**AIM OF THE TASK**
Write out exactly the lines between the line containing "arc_tube(left_loom_points, loom_radius, fork_frame)" and the line containing "if empty is", including both of those lines, and nothing more.

**ENTRIES SUPPLIED**

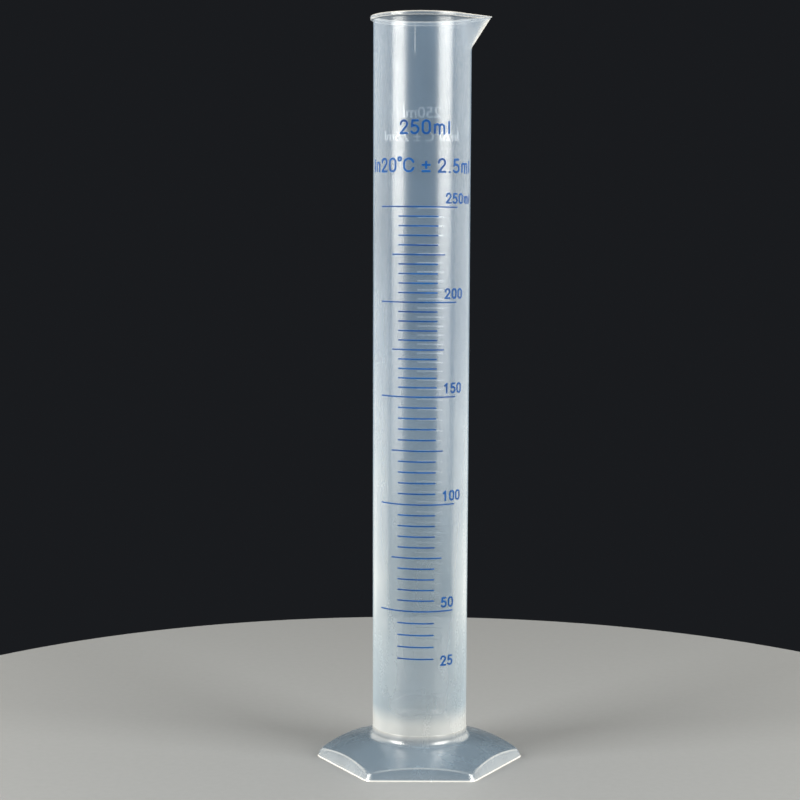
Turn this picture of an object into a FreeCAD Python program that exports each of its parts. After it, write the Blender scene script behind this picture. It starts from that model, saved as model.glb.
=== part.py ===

--

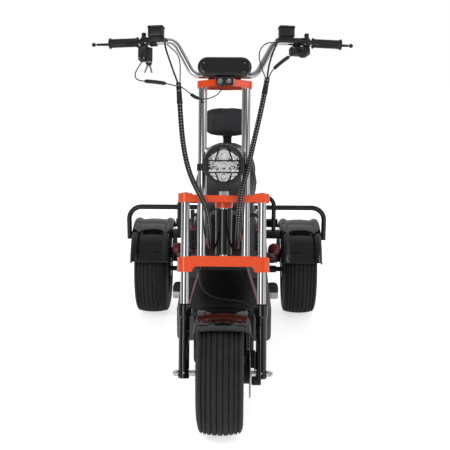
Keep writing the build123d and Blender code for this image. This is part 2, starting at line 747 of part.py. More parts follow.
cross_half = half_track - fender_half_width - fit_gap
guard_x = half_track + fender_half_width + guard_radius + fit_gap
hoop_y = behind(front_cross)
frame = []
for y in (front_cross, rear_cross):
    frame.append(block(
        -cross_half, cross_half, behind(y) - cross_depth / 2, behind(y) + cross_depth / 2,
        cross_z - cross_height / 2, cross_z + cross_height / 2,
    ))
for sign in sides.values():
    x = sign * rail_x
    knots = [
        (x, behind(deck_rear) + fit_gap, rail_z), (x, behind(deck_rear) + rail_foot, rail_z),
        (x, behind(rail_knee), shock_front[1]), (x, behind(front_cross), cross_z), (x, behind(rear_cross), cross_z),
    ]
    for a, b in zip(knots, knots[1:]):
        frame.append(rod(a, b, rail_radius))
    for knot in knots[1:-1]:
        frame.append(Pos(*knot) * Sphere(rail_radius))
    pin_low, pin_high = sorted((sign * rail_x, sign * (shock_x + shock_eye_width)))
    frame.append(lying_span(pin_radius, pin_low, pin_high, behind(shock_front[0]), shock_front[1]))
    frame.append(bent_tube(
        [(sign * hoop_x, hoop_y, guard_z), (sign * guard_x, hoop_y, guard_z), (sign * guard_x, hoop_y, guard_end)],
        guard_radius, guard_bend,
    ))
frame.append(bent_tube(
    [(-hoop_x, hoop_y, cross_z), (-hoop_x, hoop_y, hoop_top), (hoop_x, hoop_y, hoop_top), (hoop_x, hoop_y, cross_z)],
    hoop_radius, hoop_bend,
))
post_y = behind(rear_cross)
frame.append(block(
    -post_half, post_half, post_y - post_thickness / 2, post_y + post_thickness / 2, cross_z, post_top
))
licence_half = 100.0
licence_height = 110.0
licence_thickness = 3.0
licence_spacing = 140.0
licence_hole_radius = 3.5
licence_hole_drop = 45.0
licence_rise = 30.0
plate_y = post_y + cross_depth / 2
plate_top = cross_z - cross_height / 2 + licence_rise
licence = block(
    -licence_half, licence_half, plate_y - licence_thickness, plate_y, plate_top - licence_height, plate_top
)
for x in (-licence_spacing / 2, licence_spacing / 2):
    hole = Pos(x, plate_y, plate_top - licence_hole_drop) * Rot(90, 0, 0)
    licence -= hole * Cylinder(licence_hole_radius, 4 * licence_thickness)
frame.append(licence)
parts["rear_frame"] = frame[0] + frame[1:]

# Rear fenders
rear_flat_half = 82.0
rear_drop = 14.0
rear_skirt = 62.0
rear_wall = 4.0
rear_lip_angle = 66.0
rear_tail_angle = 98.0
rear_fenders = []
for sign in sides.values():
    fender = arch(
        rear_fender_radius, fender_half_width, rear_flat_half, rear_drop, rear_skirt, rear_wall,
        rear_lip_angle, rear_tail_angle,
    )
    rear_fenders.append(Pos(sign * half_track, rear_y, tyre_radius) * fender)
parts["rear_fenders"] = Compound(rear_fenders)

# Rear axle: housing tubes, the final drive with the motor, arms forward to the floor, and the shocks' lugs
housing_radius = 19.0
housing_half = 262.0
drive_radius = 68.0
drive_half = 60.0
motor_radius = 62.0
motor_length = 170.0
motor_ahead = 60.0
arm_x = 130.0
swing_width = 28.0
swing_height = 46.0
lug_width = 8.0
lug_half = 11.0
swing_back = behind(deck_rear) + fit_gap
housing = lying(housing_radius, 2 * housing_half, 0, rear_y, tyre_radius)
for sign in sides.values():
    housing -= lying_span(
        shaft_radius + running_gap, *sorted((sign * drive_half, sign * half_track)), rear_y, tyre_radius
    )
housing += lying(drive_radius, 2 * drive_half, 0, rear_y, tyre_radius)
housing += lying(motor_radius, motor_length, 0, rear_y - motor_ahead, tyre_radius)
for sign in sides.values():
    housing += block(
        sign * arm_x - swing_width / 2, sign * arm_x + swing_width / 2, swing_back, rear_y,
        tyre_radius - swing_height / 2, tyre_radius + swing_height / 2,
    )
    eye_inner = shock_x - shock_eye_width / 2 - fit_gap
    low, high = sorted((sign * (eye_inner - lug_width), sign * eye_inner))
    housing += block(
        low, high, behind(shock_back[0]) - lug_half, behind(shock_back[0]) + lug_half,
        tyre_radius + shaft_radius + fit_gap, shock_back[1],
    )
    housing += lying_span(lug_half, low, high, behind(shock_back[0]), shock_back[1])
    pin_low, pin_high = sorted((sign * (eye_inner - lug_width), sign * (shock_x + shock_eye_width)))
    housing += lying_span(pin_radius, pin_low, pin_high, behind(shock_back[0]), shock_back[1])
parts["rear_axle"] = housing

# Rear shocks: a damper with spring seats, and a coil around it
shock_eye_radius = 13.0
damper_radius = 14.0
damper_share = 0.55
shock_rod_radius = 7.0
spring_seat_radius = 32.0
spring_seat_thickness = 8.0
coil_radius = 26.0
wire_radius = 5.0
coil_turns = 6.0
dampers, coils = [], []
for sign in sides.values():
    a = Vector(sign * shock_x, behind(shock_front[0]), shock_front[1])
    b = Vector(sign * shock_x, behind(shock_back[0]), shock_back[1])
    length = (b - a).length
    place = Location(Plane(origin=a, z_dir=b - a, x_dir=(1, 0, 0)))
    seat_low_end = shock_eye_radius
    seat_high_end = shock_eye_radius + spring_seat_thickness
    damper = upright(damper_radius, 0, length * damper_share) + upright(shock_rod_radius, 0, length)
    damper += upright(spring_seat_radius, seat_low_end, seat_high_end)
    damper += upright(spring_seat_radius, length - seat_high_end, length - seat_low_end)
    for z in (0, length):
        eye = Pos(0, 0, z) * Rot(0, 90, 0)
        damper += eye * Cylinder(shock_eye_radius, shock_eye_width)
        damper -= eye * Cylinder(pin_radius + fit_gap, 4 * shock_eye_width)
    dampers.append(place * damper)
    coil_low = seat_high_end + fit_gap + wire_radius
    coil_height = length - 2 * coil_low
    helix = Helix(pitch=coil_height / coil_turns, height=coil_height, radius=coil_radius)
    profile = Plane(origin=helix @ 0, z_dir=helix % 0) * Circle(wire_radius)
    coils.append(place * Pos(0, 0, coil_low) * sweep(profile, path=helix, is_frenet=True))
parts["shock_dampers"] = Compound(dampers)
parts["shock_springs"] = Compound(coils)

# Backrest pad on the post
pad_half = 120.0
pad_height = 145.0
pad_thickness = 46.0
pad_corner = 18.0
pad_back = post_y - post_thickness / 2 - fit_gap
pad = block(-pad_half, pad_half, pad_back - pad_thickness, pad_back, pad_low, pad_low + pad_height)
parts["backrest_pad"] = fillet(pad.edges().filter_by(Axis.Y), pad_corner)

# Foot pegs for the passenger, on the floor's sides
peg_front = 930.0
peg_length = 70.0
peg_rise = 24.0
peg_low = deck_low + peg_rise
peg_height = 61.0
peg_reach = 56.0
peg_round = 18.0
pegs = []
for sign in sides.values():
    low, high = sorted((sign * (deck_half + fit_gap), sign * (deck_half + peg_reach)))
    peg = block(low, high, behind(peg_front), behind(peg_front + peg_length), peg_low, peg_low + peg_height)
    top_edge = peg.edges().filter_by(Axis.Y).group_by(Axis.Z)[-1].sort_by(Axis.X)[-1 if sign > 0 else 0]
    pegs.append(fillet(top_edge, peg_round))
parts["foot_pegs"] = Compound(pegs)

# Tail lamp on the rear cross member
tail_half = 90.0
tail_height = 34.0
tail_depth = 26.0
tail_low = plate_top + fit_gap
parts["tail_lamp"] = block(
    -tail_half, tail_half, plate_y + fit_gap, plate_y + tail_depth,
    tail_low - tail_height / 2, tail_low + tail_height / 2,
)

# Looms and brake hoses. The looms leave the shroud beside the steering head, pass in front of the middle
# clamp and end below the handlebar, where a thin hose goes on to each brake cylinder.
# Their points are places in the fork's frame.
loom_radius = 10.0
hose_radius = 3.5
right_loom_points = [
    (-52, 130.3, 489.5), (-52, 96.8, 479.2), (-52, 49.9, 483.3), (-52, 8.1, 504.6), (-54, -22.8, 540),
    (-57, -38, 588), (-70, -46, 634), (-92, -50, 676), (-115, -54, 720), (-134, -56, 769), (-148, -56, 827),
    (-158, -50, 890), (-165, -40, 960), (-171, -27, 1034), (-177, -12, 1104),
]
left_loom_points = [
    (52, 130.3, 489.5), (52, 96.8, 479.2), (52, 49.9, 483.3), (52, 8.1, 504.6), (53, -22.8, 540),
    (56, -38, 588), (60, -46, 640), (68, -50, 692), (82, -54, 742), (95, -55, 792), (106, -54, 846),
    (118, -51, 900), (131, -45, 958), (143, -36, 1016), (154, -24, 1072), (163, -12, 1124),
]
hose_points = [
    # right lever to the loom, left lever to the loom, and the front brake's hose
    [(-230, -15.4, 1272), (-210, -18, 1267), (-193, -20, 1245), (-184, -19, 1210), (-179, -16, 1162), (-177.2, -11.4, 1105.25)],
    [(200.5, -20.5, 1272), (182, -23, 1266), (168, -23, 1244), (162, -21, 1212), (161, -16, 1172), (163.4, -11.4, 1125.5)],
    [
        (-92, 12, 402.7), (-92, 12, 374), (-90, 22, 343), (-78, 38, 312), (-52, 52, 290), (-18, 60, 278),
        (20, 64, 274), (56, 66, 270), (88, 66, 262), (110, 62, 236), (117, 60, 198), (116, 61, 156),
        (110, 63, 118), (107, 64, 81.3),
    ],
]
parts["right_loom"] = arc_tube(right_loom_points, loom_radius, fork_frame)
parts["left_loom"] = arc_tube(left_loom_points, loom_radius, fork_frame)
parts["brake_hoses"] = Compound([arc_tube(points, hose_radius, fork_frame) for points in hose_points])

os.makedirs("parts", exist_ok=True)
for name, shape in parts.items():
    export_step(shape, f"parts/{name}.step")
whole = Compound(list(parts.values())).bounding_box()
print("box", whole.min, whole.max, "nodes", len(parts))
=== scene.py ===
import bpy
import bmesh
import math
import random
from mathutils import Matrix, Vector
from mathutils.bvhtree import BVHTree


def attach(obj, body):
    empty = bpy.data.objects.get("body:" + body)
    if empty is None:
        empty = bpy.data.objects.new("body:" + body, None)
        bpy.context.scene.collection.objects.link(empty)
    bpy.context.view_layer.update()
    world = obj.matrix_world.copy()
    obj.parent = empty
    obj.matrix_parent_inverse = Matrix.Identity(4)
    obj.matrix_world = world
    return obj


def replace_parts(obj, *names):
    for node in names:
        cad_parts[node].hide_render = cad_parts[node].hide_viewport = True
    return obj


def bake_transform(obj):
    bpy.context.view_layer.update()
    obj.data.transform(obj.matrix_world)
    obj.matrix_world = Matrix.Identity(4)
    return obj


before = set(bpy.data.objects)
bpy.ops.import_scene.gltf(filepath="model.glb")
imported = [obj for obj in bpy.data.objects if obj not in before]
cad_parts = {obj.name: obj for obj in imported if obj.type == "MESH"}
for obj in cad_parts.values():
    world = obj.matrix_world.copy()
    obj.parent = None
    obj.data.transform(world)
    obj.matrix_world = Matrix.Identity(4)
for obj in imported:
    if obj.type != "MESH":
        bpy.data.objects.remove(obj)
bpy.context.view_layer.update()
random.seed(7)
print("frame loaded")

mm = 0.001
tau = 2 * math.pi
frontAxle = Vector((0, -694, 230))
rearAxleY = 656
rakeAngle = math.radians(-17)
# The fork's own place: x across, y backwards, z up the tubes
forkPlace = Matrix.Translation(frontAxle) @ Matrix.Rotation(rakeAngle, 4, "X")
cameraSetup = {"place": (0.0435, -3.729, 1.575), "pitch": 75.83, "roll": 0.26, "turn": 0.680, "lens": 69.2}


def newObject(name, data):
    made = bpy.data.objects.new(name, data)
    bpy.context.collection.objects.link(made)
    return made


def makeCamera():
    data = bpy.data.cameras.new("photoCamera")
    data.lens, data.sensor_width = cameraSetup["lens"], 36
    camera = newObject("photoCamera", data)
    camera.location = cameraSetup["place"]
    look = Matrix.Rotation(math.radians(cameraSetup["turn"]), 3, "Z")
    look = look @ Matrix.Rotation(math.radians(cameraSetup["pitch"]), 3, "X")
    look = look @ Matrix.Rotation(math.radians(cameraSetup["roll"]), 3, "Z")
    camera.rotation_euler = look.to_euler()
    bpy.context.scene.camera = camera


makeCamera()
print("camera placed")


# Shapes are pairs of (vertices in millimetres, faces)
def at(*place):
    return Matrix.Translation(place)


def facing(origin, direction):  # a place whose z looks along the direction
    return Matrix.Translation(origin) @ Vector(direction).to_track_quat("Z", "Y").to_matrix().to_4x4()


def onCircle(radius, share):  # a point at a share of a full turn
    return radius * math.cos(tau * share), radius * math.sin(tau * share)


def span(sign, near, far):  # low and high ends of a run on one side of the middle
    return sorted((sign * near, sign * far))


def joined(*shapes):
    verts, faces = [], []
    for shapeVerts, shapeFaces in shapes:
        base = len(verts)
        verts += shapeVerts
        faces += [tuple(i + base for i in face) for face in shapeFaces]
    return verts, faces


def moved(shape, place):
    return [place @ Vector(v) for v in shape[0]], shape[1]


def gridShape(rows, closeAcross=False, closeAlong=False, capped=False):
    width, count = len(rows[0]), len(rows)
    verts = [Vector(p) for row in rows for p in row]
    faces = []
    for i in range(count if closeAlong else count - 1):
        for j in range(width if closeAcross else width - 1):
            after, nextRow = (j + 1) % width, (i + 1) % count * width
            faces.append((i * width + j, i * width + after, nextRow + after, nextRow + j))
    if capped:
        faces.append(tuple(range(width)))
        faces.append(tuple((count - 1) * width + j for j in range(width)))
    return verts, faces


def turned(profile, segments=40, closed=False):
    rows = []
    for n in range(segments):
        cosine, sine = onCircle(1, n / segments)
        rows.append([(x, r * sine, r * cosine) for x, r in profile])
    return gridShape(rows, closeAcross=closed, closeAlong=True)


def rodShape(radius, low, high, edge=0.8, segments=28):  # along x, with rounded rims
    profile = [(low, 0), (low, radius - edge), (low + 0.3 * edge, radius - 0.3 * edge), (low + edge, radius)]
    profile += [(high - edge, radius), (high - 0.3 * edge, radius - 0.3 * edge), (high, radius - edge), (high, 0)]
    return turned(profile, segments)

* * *

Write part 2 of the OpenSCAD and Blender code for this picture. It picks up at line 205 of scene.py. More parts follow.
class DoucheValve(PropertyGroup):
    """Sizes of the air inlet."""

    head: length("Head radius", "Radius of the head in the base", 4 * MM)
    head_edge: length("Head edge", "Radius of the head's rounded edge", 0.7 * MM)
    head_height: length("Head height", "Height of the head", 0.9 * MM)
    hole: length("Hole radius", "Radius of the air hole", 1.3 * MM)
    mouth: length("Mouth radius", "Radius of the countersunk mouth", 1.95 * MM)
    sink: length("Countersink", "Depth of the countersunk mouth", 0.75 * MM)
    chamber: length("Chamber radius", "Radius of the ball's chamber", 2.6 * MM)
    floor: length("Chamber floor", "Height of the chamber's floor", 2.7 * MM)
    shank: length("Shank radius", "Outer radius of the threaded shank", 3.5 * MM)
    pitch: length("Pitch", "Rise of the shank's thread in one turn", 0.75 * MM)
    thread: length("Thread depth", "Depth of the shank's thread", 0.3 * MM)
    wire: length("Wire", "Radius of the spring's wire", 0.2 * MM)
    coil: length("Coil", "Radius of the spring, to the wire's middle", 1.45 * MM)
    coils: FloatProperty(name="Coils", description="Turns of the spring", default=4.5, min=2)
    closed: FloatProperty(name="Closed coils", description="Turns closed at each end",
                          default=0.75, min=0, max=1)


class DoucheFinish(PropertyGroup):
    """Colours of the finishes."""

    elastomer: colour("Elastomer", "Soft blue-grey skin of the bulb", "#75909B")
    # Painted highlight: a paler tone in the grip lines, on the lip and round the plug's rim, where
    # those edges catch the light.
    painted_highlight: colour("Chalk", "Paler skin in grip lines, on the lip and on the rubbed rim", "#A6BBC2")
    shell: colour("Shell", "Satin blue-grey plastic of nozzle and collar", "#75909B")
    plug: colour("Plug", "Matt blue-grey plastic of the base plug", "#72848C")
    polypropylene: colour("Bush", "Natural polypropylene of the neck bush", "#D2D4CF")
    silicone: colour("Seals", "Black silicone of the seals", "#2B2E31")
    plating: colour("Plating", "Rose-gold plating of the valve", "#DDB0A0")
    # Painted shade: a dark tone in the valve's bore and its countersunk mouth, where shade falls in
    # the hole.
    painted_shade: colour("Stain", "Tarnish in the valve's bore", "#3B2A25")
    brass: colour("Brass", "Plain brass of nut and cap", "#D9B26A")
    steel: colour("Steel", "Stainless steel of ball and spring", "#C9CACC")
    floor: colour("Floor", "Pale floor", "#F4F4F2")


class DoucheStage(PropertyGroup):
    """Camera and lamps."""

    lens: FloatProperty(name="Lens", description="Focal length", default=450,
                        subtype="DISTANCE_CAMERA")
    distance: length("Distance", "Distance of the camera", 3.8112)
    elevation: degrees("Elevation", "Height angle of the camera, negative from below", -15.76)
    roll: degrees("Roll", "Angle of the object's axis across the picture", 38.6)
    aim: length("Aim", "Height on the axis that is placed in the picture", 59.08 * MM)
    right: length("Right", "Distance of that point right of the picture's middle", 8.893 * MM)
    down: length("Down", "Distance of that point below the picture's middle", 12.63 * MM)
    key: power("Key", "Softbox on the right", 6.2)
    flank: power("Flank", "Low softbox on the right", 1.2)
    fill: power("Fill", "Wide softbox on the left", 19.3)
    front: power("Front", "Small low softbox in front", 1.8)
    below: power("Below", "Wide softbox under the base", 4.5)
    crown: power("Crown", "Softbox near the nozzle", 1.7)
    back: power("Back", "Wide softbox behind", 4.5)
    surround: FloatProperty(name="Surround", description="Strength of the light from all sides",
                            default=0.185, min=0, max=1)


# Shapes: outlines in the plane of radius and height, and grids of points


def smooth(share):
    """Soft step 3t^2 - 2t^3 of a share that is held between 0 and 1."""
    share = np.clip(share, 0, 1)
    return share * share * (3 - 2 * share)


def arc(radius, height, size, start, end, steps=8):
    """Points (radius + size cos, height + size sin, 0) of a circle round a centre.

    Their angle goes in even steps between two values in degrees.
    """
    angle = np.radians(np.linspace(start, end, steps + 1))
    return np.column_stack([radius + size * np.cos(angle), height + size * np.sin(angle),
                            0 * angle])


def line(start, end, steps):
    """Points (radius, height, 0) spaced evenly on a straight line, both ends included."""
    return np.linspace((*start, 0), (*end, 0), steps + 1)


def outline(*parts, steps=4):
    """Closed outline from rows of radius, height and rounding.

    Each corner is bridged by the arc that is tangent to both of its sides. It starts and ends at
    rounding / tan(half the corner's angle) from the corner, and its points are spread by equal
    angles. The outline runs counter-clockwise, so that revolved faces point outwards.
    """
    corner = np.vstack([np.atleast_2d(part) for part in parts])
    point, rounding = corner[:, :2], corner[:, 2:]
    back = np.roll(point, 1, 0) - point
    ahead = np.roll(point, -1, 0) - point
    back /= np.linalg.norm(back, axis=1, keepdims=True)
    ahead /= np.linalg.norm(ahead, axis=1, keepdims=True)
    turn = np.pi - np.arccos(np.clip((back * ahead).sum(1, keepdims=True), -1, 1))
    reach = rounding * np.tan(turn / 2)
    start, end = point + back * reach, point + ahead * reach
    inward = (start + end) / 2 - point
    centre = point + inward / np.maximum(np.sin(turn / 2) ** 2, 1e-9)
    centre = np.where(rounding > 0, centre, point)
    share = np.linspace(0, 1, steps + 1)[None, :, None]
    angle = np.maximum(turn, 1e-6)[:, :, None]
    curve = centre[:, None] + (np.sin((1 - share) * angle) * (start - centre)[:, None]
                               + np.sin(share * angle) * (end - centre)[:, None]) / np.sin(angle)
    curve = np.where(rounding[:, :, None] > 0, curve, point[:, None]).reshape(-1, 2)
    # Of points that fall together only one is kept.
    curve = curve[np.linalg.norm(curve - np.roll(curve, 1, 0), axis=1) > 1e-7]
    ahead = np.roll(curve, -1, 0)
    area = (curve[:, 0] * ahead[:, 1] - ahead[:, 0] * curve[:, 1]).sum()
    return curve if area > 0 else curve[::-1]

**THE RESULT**
parts["left_loom"] = arc_tube(left_loom_points, loom_radius, fork_frame)
parts["brake_hoses"] = Compound([arc_tube(points, hose_radius, fork_frame) for points in hose_points])

os.makedirs("parts", exist_ok=True)
for name, shape in parts.items():
    export_step(shape, f"parts/{name}.step")
whole = Compound(list(parts.values())).bounding_box()
print("box", whole.min, whole.max, "nodes", len(parts))
=== scene.py ===
import bpy
import bmesh
import math
import random
from mathutils import Matrix, Vector
from mathutils.bvhtree import BVHTree


def attach(obj, body):
    empty = bpy.data.objects.get("body:" + body)
    if empty is None:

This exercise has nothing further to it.